Super Odometry: A Robust LiDAR-Visual-Inertial Estimator for Challenging Environments

Abstract

We propose Super Odometry, a high-precision multi-modal sensor fusion framework, providing a simple but effective way to fuse multiple sensors such as LiDAR, camera, and IMU sensors and achieve robust state estimation in perceptually-degraded environments. Different from traditional sensor-fusion methods, Super Odometry employs an IMU-centric data processing pipeline, which combines the advantages of loosely coupled methods with tightly coupled methods and recovers motion in a coarse-to-fine manner. The proposed framework is composed of three parts: IMU odometry, Visual-inertial odometry, and LiDAR-inertial odometry. The Visual-inertial odometry and LiDAR-inertial odometry provide the pose prior to constrain the IMU bias and receive the motion prediction from IMU odometry. To ensure high performance in real-time, we apply a dynamic octree that only consumes 10% of the running time compared with a static KD-tree.

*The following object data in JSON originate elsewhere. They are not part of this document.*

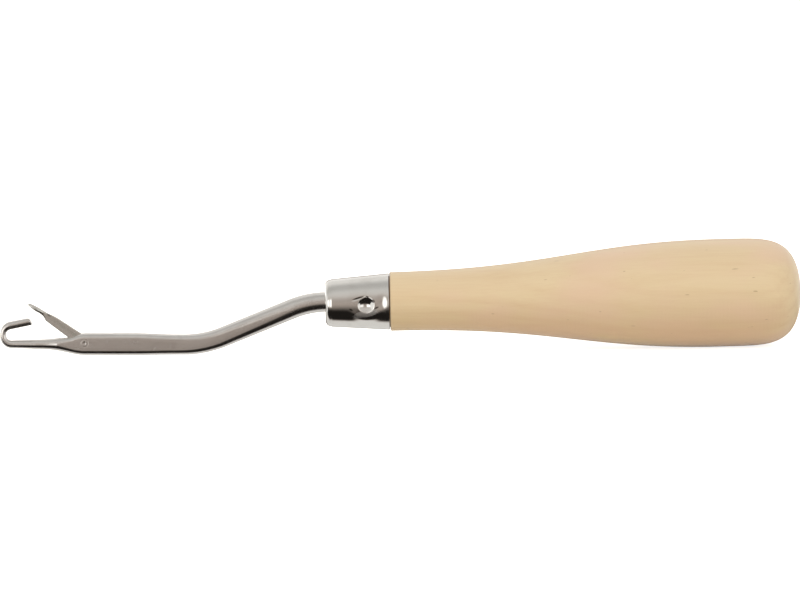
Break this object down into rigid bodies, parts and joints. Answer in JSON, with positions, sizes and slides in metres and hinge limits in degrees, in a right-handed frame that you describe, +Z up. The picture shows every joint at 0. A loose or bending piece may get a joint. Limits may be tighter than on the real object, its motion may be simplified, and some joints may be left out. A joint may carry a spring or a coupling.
{
  "type": "latch hook",
  "caption": "Hand tool for knotting rug yarn: a cranked steel needle with a hooked end and a swinging latch, set by a metal ferrule in a turned wooden handle.",
  "frame": {"origin": "middle of the tool's box, level with its lowest points, which are the handle's belly and the shank's knee", "axes": "+X from the hook to the handle's butt, +Y across the tool and along the latch's rivet, +Z up, on the side that the hook's point and the latch open to"},
  "size_m": [0.165, 0.0222, 0.0223],
  "materials": {
    "wood": "pale close-grained wood, sanded and lightly waxed to a satin",
    "bright_plate": "thin drawn sheet with a bright nickel plate",
    "satin_steel": "nickel-plated steel, satin, with fine lengthwise polishing marks",
    "latch_steel": "pressed steel, a little duller than the needle",
    "rivet_steel": "peened steel, ground nearly flush"
  },
  "bodies": {
    "tool": {"handle": "wood", "ferrule": "bright_plate", "needle": "satin_steel", "latch_rivet": "rivet_steel"},
    "latch": {"latch": "latch_steel"}
  },
  "joints": [
    {"name": "latch_pivot", "type": "hinge", "parent": "tool", "child": "latch", "pos_m": [-0.06507, 0, 0.00275], "axis": [0, 1, 0], "range_deg": [-10.4, 117]}
  ]
}
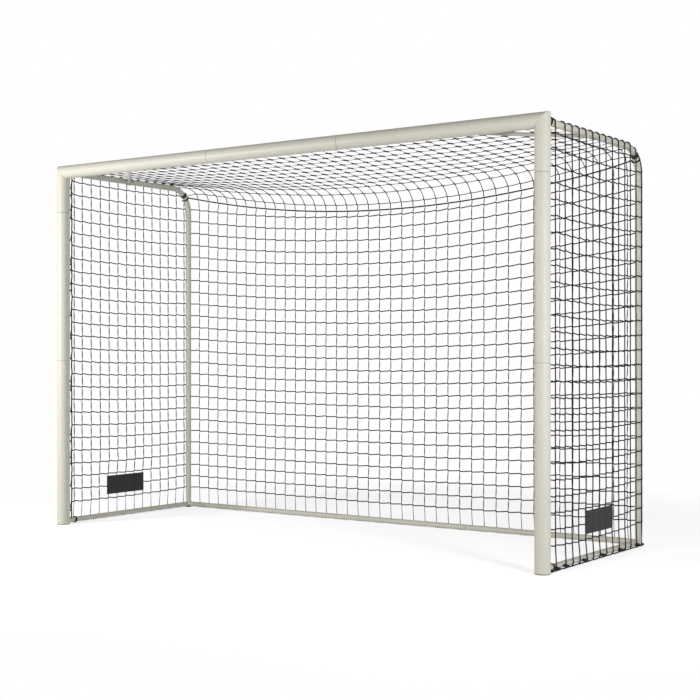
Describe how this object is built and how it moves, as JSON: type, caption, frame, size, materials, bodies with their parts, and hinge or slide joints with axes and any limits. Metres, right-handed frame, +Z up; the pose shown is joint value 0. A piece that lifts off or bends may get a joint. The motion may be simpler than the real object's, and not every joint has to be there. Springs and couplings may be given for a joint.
{
  "type": "soccer goal",
  "caption": "Free-standing soccer goal with sectional round posts and crossbar, bent side frames, ground rails, diagonal braces and a knotted box net.",
  "frame": {"origin": "on the ground under the middle of the goal's box", "axes": "+X along the crossbar to the goal's right as seen from the pitch, -Y out of the mouth, +Z up"},
  "size_m": [3, 1.0848, 1.975],
  "materials": {
    "frame_paint": "cream textured powder coat",
    "zinc_steel": "zinc plated",
    "spring_steel": "tempered spring steel",
    "black_plastic": "moulded",
    "net_cord": "braided polyethylene cord",
    "patch_cloth": "coated woven cloth, bare"
  },
  "bodies": {
    "frame": {"brace_bolt_left": "zinc_steel", "brace_bolt_right": "zinc_steel", "brace_left": "frame_paint", "brace_right": "frame_paint", "brace_saddle_left": "zinc_steel", "brace_saddle_right": "zinc_steel", "corner_left": "frame_paint", "corner_right": "frame_paint", "crossbar_middle": "frame_paint", "foot_plug_left": "black_plastic", "foot_plug_right": "black_plastic", "ground_rail_left": "frame_paint", "ground_rail_right": "frame_paint", "joint_sleeve_crossbar_left": "zinc_steel", "joint_sleeve_crossbar_right": "zinc_steel", "joint_sleeve_lower_left": "zinc_steel", "joint_sleeve_lower_right": "zinc_steel", "joint_sleeve_upper_left": "zinc_steel", "joint_sleeve_upper_right": "zinc_steel", "label_patch_left": "patch_cloth", "label_patch_right": "patch_cloth", "leaf_spring_crossbar_left": "spring_steel", "leaf_spring_crossbar_right": "spring_steel", "leaf_spring_lower_left": "spring_steel", "leaf_spring_lower_right": "spring_steel", "leaf_spring_upper_left": "spring_steel", "leaf_spring_upper_right": "spring_steel", "net_rear": "net_cord", "net_side_left": "net_cord", "net_side_right": "net_cord", "net_top": "net_cord", "post_lower_left": "frame_paint", "post_lower_right": "frame_paint", "post_upper_left": "frame_paint", "post_upper_right": "frame_paint", "rail_stub_left": "frame_paint", "rail_stub_right": "frame_paint", "rear_corner_left": "frame_paint", "rear_corner_right": "frame_paint", "rear_foot_left": "black_plastic", "rear_foot_right": "black_plastic", "rear_rail_left": "frame_paint", "rear_rail_middle": "frame_paint", "rear_rail_right": "frame_paint", "rear_rail_sleeve_left": "zinc_steel", "rear_rail_sleeve_right": "zinc_steel", "side_bolt_left": "zinc_steel", "side_bolt_right": "zinc_steel", "side_frame_left": "frame_paint", "side_frame_right": "frame_paint", "side_stub_left": "frame_paint", "side_stub_right": "frame_paint", "tension_rope": "net_cord"},
    "button_crossbar_left": {"snap_button_crossbar_left": "zinc_steel"},
    "button_crossbar_right": {"snap_button_crossbar_right": "zinc_steel"},
    "button_upper_left": {"snap_button_upper_left": "zinc_steel"},
    "button_upper_right": {"snap_button_upper_right": "zinc_steel"},
    "button_lower_left": {"snap_button_lower_left": "zinc_steel"},
    "button_lower_right": {"snap_button_lower_right": "zinc_steel"}
  },
  "joints": [
    {"name": "press_crossbar_left", "type": "slide", "parent": "frame", "child": "button_crossbar_left", "axis": [0, -1, 0], "range_m": [0, 0.0052], "stiffness_N_per_m": 1500, "springref_m": -0.002, "deforming": ["leaf_spring_crossbar_left"]},
    {"name": "press_crossbar_right", "type": "slide", "parent": "frame", "child": "button_crossbar_right", "axis": [0, -1, 0], "range_m": [0, 0.0052], "stiffness_N_per_m": 1500, "springref_m": -0.002, "deforming": ["leaf_spring_crossbar_right"]},
    {"name": "press_upper_left", "type": "slide", "parent": "frame", "child": "button_upper_left", "axis": [0, -1, 0], "range_m": [0, 0.0052], "stiffness_N_per_m": 1500, "springref_m": -0.002, "deforming": ["leaf_spring_upper_left"]},
    {"name": "press_upper_right", "type": "slide", "parent": "frame", "child": "button_upper_right", "axis": [0, -1, 0], "range_m": [0, 0.0052], "stiffness_N_per_m": 1500, "springref_m": -0.002, "deforming": ["leaf_spring_upper_right"]},
    {"name": "press_lower_left", "type": "slide", "parent": "frame", "child": "button_lower_left", "axis": [0, -1, 0], "range_m": [0, 0.0052], "stiffness_N_per_m": 1500, "springref_m": -0.002, "deforming": ["leaf_spring_lower_left"]},
    {"name": "press_lower_right", "type": "slide", "parent": "frame", "child": "button_lower_right", "axis": [0, -1, 0], "range_m": [0, 0.0052], "stiffness_N_per_m": 1500, "springref_m": -0.002, "deforming": ["leaf_spring_lower_right"]}
  ]
}
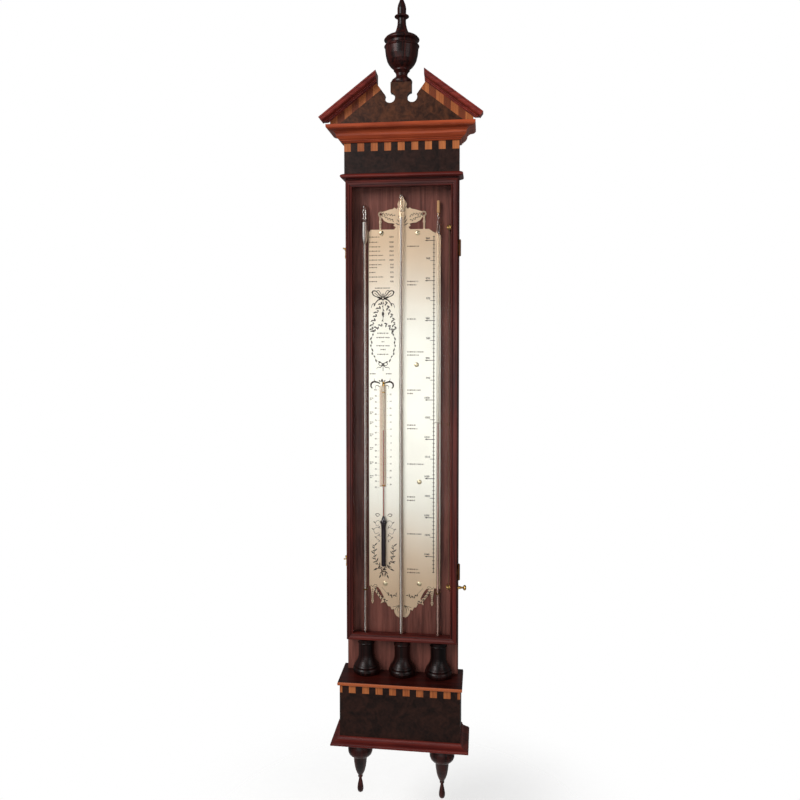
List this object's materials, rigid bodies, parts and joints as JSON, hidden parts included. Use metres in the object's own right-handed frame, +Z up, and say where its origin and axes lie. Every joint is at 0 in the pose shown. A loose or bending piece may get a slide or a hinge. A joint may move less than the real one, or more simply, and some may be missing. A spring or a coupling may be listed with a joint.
{
  "type": "wall barometer",
  "caption": "Glazed wall barometer with mercury tubes, thermometer, pierced brass scale and a pointer driven by a knob and cord, in an inlaid case with a pediment, gallery and box.",
  "frame": {"origin": "centre of the hanging hole, at the back face on the wall plane", "axes": "+Z up, +X to the right as seen from the front, +Y into the wall; the front faces -Y"},
  "size_m": [0.2498, 0.0787, 1.2476],
  "materials": {
    "mahogany": "french polished",
    "dark_mahogany": "french polished",
    "ebonised": "polished",
    "satinwood": "polished",
    "red_wood": "polished",
    "boxwood": "turned",
    "lacquered_brass": "lacquered",
    "engraved_brass": "silvered and lacquered",
    "dark_brass": "darkened",
    "tube_glass": "clear",
    "pane_glass": "clear",
    "mercury": "liquid",
    "red_liquid": "liquid",
    "spirit": "liquid",
    "ivory": "satin",
    "guard": "turned and polished",
    "cord": "twisted",
    "cork": "matt"
  },
  "bodies": {
    "case": {"back_board": "mahogany", "hanger_plate": "lacquered_brass", "brass_screws": "lacquered_brass", "case_side_left": "mahogany", "case_side_right": "mahogany", "case_top_board": "mahogany", "case_bottom_board": "mahogany", "frieze_board": "dark_mahogany", "frieze_inlay": "satinwood", "torus_moulding": "mahogany", "cornice": "mahogany", "tympanum": "dark_mahogany", "pediment_inlay_light": "satinwood", "pediment_inlay_red": "red_wood", "raking_cornices": "mahogany", "finial": "ebonised", "scale_plate": "engraved_brass", "thermometer_plate": "ivory", "thermometer_tube": "tube_glass", "thermometer_spirit": "spirit", "thermometer_guard": "guard", "thermometer_clips": "lacquered_brass", "contra_tube": "tube_glass", "contra_mercury": "mercury", "contra_liquid": "red_liquid", "tube_staples": "lacquered_brass", "tube_bearers": "dark_mahogany", "barometer_tube": "tube_glass", "barometer_mercury": "mercury", "cistern_cup": "boxwood", "cistern_lid": "boxwood", "balusters": "ebonised", "shelf_board": "mahogany", "box_front": "dark_mahogany", "box_inlay": "satinwood", "box_sides": "dark_mahogany", "box_floor": "dark_mahogany", "plinth_moulding": "mahogany", "pendants": "ebonised", "spindle_bush": "lacquered_brass", "idler_stud": "lacquered_brass", "cord_loop": "cord", "hinge_case_leaves": "dark_brass", "hinge_pins": "dark_brass", "hook_pivots": "lacquered_brass"},
    "door": {"door_stile_left": "mahogany", "door_stile_right": "mahogany", "door_rail_top": "mahogany", "door_rail_bottom": "mahogany", "door_glass": "pane_glass", "glazing_beads": "mahogany", "hinge_door_leaves": "dark_brass", "hook_pins": "lacquered_brass"},
    "hook_upper": {"hook_upper": "lacquered_brass"},
    "hook_lower": {"hook_lower": "lacquered_brass"},
    "spindle": {"knob_spindle": "lacquered_brass", "drive_pulley": "lacquered_brass"},
    "idler": {"idler_pulley": "lacquered_brass"},
    "pointer": {"pointer": "lacquered_brass"},
    "cork": {"cork_stopper": "cork"}
  },
  "joints": [
    {"name": "door_hinge", "type": "hinge", "parent": "case", "child": "door", "pos_m": [0.0896, -0.0298, -0.4], "axis": [0, 0, 1], "range_deg": [0, 95]},
    {"name": "hook_upper_swing", "type": "hinge", "parent": "case", "child": "hook_upper", "pos_m": [-0.0897, -0.023, -0.14], "axis": [1, 0, 0], "range_deg": [0, 270]},
    {"name": "hook_lower_swing", "type": "hinge", "parent": "case", "child": "hook_lower", "pos_m": [-0.0897, -0.023, -0.631], "axis": [1, 0, 0], "range_deg": [0, 270]},
    {"name": "knob_turn", "type": "hinge", "parent": "case", "child": "spindle", "pos_m": [0.0735, -0.024, -0.6732], "axis": [1, 0, 0], "range_deg": [-4120, 3420]},
    {"name": "idler_turn", "type": "hinge", "parent": "case", "child": "idler", "pos_m": [0.0735, -0.024, -0.1085], "axis": [1, 0, 0], "range_deg": [-4120, 3420]},
    {"name": "pointer_slide", "type": "slide", "parent": "case", "child": "pointer", "axis": [0, 0, 1], "range_m": [-0.232, 0.28]},
    {"name": "cork_lift", "type": "slide", "parent": "case", "child": "cork", "axis": [0, 0, 1], "range_m": [0, 0.02]}
  ],
  "couplings": [
    {"joint": "idler_turn", "follows": "pointer_slide", "rad_per_m": -256.41},
    {"joint": "knob_turn", "follows": "pointer_slide", "rad_per_m": -256.41}
  ]
}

The proposed system was deployed on drones and ground robots, as part of Team Explorer's effort to the DARPA Subterranean Challenge where the team won 1st and 2nd place in the Tunnel and Urban Circuits, respectively. To benefit the entire robotics community, we also release the SubT-MRS dataset, which is the first real-world dataset that specifically addresses failure scenarios of SLAM by incorporating a variety of degraded conditions, multiple robotic platforms, and diverse sets of multi-modal sensors.